Stated goal » Of all the lines in this data, how many include "frame"? Respond with the number only.

Data extract »
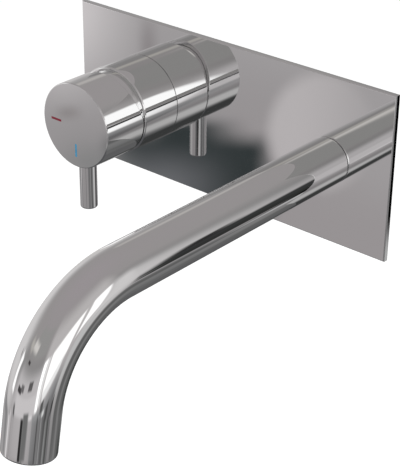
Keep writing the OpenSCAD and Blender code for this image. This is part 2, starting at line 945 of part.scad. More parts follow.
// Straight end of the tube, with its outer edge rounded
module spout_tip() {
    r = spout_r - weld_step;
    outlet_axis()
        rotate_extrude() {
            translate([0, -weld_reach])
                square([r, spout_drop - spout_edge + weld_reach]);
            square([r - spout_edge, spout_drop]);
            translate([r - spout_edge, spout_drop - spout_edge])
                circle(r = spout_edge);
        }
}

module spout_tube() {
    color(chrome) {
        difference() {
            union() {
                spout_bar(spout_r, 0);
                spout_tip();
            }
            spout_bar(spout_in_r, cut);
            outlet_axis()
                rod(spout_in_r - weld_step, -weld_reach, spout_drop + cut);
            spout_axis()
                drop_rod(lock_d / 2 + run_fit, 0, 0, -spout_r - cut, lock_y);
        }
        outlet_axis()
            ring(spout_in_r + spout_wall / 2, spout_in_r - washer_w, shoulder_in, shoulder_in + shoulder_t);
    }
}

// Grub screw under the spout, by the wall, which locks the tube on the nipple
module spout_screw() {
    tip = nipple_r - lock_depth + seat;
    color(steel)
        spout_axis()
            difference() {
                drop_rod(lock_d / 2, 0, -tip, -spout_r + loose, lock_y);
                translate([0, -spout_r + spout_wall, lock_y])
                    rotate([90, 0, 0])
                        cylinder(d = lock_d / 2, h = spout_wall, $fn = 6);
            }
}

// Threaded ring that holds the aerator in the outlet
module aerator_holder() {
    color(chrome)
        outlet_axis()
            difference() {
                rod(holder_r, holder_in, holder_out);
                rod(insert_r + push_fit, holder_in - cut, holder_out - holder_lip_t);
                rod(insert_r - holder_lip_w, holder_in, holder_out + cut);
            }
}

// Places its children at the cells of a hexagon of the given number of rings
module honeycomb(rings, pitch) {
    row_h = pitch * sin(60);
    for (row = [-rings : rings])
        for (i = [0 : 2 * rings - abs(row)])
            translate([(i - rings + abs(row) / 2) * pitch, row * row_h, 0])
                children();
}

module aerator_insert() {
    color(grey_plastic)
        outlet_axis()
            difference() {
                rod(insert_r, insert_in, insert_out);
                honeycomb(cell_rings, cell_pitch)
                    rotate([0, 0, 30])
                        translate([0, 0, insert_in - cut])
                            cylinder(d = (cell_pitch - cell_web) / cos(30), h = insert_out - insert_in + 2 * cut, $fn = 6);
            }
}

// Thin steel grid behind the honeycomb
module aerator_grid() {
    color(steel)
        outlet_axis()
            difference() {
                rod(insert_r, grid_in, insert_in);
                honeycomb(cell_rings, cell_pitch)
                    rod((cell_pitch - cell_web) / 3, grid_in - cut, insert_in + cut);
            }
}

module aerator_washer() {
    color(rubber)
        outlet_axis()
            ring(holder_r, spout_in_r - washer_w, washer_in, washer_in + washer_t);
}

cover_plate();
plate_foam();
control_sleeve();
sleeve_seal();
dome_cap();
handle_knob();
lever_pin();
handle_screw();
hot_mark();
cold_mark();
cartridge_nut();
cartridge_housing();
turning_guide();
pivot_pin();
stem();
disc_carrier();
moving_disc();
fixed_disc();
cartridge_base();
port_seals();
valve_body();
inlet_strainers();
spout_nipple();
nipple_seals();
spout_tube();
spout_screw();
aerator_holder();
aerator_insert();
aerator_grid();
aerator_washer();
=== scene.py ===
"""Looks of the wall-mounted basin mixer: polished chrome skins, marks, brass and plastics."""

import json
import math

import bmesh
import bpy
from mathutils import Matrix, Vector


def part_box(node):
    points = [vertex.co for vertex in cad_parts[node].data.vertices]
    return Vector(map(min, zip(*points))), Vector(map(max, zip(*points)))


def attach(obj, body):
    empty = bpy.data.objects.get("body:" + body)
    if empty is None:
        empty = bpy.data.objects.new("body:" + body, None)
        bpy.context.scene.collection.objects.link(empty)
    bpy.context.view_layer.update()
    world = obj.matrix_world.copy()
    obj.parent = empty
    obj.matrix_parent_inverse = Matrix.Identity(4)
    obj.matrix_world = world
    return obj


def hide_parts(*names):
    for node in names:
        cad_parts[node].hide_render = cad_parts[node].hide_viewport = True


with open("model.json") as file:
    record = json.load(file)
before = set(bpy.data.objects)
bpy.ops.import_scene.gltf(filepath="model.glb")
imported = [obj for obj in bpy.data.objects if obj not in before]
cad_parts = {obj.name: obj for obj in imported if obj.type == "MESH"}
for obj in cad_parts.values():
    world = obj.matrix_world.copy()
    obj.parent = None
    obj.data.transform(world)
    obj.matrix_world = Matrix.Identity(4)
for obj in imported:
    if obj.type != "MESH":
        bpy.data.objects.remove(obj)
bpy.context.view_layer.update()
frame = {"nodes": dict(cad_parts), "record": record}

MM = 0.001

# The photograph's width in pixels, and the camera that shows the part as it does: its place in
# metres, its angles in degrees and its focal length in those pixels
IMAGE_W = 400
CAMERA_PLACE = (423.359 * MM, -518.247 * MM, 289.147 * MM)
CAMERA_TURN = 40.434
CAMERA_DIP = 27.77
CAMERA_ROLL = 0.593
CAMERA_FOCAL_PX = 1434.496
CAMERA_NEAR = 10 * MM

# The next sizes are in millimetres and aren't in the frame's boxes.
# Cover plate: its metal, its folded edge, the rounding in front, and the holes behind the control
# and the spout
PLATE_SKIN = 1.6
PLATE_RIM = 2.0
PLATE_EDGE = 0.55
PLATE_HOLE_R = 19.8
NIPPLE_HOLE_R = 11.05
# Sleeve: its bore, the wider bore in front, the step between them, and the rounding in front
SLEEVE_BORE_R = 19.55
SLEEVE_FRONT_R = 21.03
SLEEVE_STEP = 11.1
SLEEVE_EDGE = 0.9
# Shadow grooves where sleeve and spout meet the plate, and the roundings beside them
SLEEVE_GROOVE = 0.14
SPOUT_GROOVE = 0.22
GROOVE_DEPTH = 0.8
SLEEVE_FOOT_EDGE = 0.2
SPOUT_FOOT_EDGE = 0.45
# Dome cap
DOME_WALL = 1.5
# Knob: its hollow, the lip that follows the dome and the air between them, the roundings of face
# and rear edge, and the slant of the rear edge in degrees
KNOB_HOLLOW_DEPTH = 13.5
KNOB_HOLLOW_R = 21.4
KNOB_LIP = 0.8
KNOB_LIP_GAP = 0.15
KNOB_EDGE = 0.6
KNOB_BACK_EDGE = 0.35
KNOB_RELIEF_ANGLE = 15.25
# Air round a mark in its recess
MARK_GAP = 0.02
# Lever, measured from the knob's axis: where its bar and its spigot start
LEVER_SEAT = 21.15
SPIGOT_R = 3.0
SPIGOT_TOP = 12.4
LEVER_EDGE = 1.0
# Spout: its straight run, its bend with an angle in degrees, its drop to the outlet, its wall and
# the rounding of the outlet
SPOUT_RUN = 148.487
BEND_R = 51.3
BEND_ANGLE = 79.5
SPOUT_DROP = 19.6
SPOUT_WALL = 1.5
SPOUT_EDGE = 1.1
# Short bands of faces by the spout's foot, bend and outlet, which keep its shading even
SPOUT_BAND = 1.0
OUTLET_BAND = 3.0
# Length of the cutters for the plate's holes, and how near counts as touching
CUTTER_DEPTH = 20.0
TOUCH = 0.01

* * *

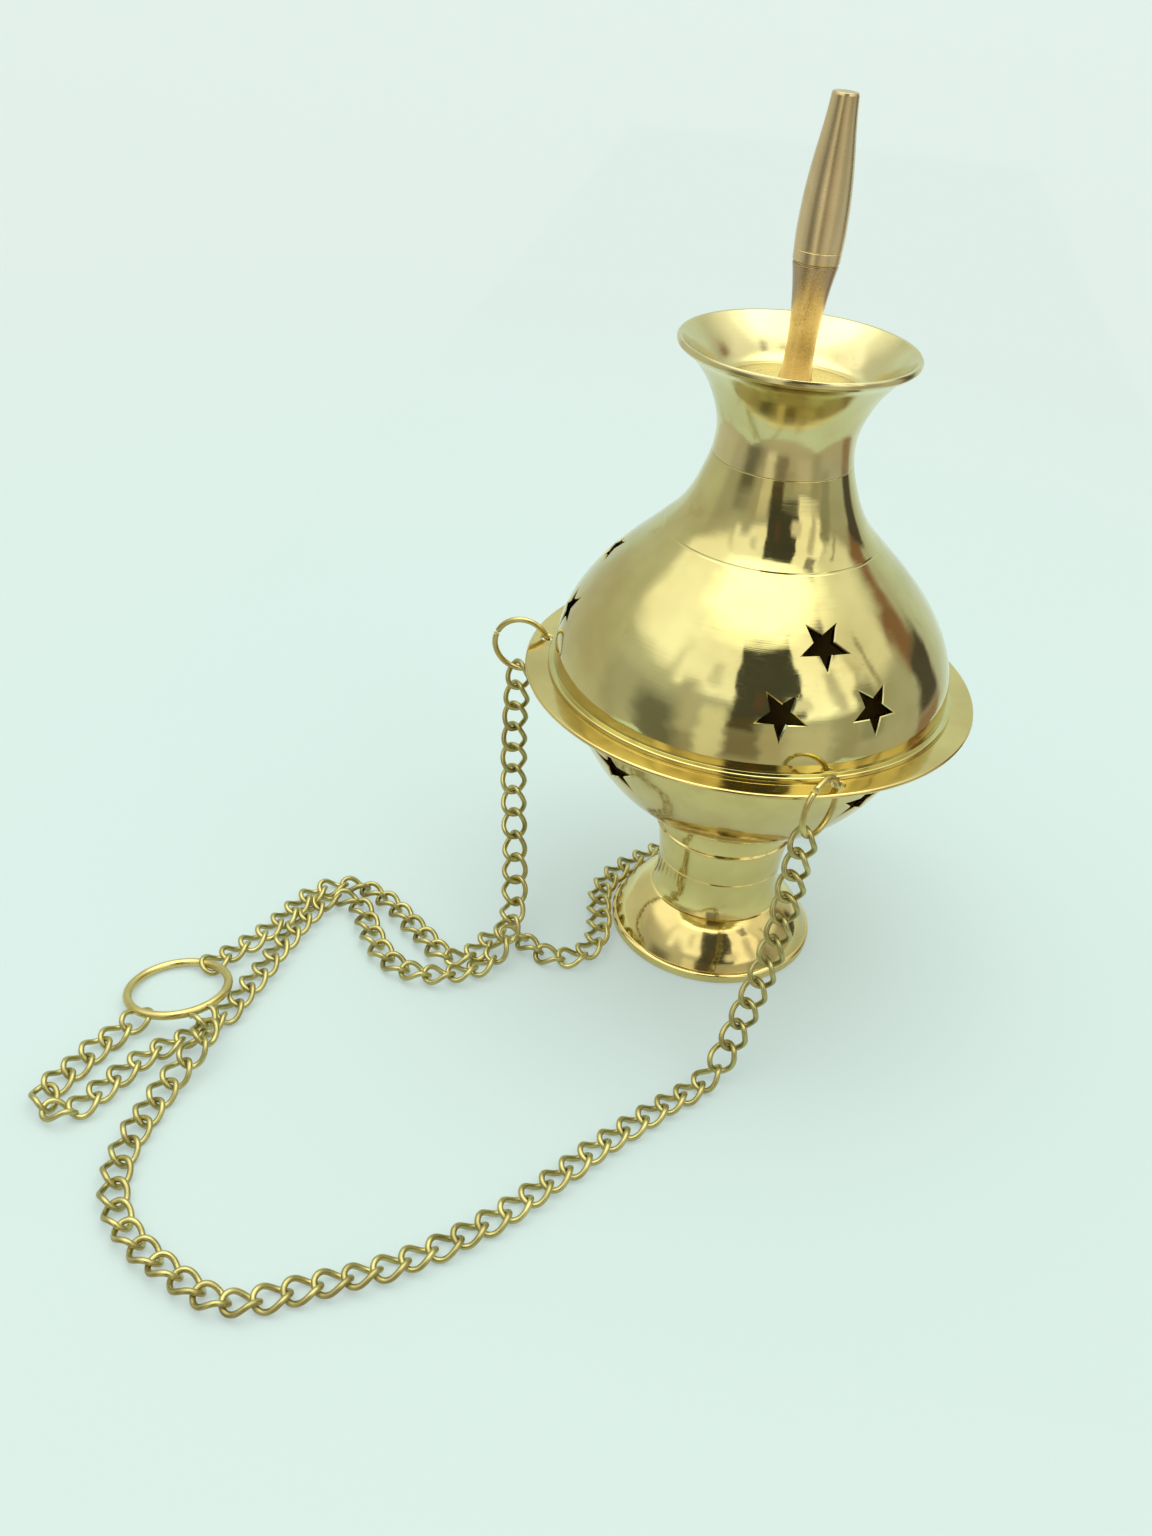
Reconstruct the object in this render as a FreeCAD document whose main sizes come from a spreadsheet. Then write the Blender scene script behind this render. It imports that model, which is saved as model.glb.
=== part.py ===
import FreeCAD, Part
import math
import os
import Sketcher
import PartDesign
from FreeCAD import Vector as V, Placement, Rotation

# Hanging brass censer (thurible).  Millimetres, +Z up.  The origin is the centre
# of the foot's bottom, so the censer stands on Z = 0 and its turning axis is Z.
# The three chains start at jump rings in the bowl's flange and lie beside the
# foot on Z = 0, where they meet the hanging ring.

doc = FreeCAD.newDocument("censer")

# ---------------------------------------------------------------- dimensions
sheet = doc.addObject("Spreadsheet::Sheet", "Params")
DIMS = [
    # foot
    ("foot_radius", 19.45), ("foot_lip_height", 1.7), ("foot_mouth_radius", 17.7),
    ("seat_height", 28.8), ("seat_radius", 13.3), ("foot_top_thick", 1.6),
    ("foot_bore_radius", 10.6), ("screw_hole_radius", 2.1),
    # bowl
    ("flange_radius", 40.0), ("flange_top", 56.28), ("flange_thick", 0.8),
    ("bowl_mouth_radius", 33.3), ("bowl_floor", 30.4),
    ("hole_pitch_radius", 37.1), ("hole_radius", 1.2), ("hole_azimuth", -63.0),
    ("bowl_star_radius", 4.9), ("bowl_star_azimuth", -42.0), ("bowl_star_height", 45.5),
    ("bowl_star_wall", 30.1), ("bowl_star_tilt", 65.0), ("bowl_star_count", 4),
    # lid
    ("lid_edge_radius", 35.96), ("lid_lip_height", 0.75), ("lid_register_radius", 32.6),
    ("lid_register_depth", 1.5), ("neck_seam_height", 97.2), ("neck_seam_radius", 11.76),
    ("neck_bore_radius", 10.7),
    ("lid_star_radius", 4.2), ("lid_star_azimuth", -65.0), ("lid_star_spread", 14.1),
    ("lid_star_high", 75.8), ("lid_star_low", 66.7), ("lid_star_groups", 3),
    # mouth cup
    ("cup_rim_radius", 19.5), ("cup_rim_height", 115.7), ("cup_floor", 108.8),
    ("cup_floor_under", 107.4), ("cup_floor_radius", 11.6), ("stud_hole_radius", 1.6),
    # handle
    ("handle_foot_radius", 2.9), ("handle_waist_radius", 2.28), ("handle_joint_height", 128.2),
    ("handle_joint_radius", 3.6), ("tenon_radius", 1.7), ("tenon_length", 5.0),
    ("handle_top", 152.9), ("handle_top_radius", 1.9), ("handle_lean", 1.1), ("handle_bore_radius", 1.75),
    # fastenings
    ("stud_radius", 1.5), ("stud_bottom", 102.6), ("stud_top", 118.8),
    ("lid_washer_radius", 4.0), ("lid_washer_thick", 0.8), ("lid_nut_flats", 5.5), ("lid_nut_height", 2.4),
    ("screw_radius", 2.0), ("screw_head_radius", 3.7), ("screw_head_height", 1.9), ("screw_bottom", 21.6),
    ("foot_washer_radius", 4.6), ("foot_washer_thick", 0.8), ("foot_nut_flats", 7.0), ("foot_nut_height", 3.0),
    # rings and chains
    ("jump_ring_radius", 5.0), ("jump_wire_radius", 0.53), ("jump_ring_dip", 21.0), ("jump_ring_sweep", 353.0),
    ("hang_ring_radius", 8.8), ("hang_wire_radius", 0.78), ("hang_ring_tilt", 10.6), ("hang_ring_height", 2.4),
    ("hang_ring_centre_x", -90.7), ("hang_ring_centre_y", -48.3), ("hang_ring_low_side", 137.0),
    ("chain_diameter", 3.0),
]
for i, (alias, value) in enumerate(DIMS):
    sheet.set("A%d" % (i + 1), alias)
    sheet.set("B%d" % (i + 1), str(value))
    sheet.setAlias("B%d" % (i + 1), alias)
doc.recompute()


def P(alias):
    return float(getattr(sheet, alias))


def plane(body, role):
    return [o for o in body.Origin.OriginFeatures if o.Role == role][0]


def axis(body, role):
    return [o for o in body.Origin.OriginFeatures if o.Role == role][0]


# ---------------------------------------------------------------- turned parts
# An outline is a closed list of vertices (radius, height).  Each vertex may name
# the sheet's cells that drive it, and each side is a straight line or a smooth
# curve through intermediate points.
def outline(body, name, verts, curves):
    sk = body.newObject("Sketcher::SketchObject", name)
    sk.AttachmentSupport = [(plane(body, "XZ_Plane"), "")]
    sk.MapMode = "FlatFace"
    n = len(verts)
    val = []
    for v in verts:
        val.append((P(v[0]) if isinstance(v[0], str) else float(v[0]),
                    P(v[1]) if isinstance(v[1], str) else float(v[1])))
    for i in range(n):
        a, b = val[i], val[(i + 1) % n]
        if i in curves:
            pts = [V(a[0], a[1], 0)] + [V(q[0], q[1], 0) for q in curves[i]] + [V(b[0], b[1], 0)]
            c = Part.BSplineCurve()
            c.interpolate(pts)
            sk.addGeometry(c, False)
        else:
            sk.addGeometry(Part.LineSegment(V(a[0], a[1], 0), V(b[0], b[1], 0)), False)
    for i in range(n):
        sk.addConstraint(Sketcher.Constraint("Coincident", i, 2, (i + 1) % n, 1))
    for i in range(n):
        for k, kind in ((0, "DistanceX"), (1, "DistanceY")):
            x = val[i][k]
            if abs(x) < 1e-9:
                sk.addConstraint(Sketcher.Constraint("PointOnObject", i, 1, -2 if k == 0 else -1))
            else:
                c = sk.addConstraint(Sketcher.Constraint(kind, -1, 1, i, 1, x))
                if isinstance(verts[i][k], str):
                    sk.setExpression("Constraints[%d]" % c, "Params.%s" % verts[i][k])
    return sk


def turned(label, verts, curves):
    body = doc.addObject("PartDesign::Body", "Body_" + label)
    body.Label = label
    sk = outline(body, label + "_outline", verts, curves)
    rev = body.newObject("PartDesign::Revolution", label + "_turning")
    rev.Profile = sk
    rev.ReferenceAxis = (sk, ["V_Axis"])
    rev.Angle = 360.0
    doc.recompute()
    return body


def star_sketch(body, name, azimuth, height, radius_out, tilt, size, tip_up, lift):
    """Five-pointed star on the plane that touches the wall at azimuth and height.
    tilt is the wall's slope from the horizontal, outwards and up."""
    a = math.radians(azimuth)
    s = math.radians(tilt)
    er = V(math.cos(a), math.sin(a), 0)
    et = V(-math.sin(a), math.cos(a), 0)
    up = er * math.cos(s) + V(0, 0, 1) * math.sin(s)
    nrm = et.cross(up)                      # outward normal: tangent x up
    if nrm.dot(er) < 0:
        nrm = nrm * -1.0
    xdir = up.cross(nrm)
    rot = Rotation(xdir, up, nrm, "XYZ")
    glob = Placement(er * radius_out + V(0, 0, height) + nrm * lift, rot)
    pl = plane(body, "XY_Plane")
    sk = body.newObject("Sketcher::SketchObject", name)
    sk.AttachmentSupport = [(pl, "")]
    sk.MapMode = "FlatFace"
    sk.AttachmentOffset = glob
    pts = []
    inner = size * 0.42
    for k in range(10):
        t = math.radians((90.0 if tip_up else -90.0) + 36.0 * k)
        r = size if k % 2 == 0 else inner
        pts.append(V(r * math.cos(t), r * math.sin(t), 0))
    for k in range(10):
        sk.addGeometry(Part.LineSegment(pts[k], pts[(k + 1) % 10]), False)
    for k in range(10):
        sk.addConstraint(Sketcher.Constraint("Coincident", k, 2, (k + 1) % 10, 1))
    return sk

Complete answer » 2